Contractual Rigidity: Apple rarely moves on its fee structure or data-sharing terms, leaving little room for negotiation.
3. Risk-Adjusted Implementation Strategy
The primary risk is that the loss of the wallet interface will lead to the commoditization of the bank. To mitigate this, banks must enhance their mobile banking apps with features that Apple Pay does not provide, such as real-time spending insights and loyalty integration. The implementation should assume the Apple fee is a fixed cost of doing business in the modern era.
Executive Review and BLUF
1. BLUF
The remaining Big Three banks must abandon the ACCC appeal and adopt Apple Pay immediately. The attempt to force NFC access is a failed strategy that ignores the reality of hardware-software vertical integration. ANZ has already gained a significant advantage. Further delay risks permanent loss of the most profitable customer segments. The cost of the interchange fee is the price of remaining relevant in the mobile-first retail environment. Success will be measured by customer retention, not margin preservation on individual transactions.
2. Dangerous Assumption
The analysis assumes that the ACCC will rule against the banks. While probable, the more dangerous assumption is that the banks can win the customer back later. Payment habits are sticky. Once a customer moves their primary card to an ANZ wallet on an iPhone, the friction of moving back is high.
3. Unaddressed Risks
Regulatory Shift: If the RBA further lowers interchange caps in the future, the fixed fee of Apple will consume an even larger portion of a shrinking pie, potentially making the credit card business model unsustainable.
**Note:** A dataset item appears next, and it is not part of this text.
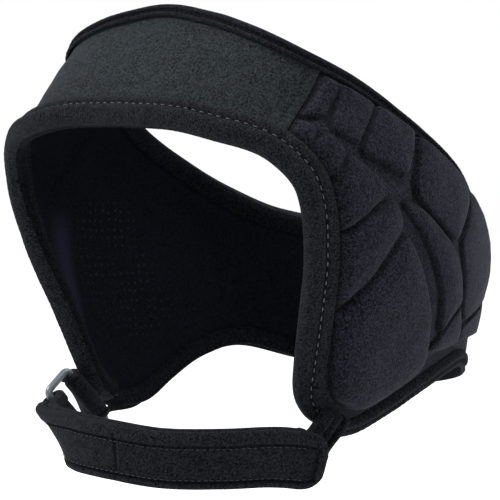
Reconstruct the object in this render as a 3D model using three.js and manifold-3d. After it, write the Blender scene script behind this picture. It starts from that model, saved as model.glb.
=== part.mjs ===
// A soft wrestling ear guard: an open-crowned headgear of covered foam with two channelled ear
// pads, a forehead band, a nape panel, bound edges, an inner lining and a chin strap on a ring.
// Millimetres, +Z up, +X to the wearer's left, -Y to the front; the origin is the middle of the
// head hollow, where a head carries the guard.

import * as THREE from "three";
import { mergeVertices } from "three/addons/utils/BufferGeometryUtils.js";
import Module from "manifold-3d";

const wasm = await Module();
wasm.setup();

// Head hollow
const HALF_WIDTH = 87.9;      // half width of the hollow at the ears
const FACE_REACH = 97.9;      // front of the hollow's form, ahead of the origin
const NAPE_REACH = 119.6;      // back of the hollow's form, behind the origin
const CROWN_RISE = 115;        // foam edge of the crown rim above the origin, at the forehead
const JAW_DROP = 57.7;         // foam edge of the jaw tips below the origin
const FRONT_POWER = 3.16;     // squareness of the front half of a level section
const BACK_POWER = 2.36;      // squareness of its back half

// Layers, from the head outwards
const LINING = 1.2;           // lining cloth
const FOAM = 4;               // covered foam of the panels and of the pads' channels
const CUSHION_WALL = 5;       // side of a cushion above the channels
const CUSHION_CROWN = 2.5;    // further rise of a cushion's middle
const CUSHION_ROUNDING = 2;   // width of a cushion's rounded shoulder
const GAP = 0.4;              // space between neighbouring pieces
const EASE = 0.8;             // space between a binding's cloth and what it is folded round

// Bindings
const TAPE = 1;               // cloth of a binding
const PUFF = 0.8;             // extra rise of a binding's rounded outside
const FACE_LEG = 11;          // width of the face binding on the outside
const RIM_LEG = 5.5;          // width of the crown binding on the outside
const LOWER_LEG = 6.5;        // width of the lower binding on the outside
const INNER_LEG = 7;          // width of every binding on the lining
const CUSHION_MARGIN = 0.8;   // bare foam between a binding or seam and the cushions

// Seams between the panels, as turns from the front in degrees
const SEAM_LOW = 47.2;        // front seam at the face edge
const SEAM_TOP = 64.5;        // front seam at the crown rim
const NAPE_SEAM = 150;        // seam between an ear pad and the nape panel

// Chin strap, ring and ring tab
const STRAP_WIDTH = 26;
const STRAP_CLOTH = 3;        // thickness of one layer
const STRAP_REACH = 67.7;     // chin centre of the strap ahead of the jaw tips
const STRAP_INSET = 10.9;     // half width of the strap's bow round the chin, less than the tips'
const STRAP_HANG = 14.3;      // middle of the strap at the chin below the jaw tips
const RING_WIRE = 3.4;        // diameter of the ring's bar
const RING_PLAY = 0.9;        // play of the strap between the ring's end bars, on each side
const RING_LONG = STRAP_WIDTH + 2 * RING_PLAY + RING_WIRE;
const RING_SHORT = 16;        // distance between the middles of its long bars
const RING_BEND = 2.9;        // radius of its corners, to the bar's middle
const RING_RISE = 38;         // how its short sides climb towards the pad, in degrees
const RING_SPLAY = 2;         // how they turn outwards, in degrees
const RING_LEAN = 13;         // how its long bars lean towards the neck, in degrees
const TAB_WIDTH = 26;
const TAB_CLOTH = 1.6;        // thickness of one layer
const SEWN_LIFT = 1.4;        // how far a flat strap stands off the round edge it is sewn on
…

Data Blindness: By using Apple Pay, banks lose granular data on the merchant-level transaction flow, which weakens their internal credit scoring and fraud detection models over time.
4. Unconsidered Alternative
The team failed to consider a joint venture to build a national real-time payment rail that bypasses card networks entirely. While complex, a move toward account-to-account transfers via the New Payments Platform (NPP) could eventually render the NFC debate moot by removing the reliance on the card rails of Visa and Mastercard.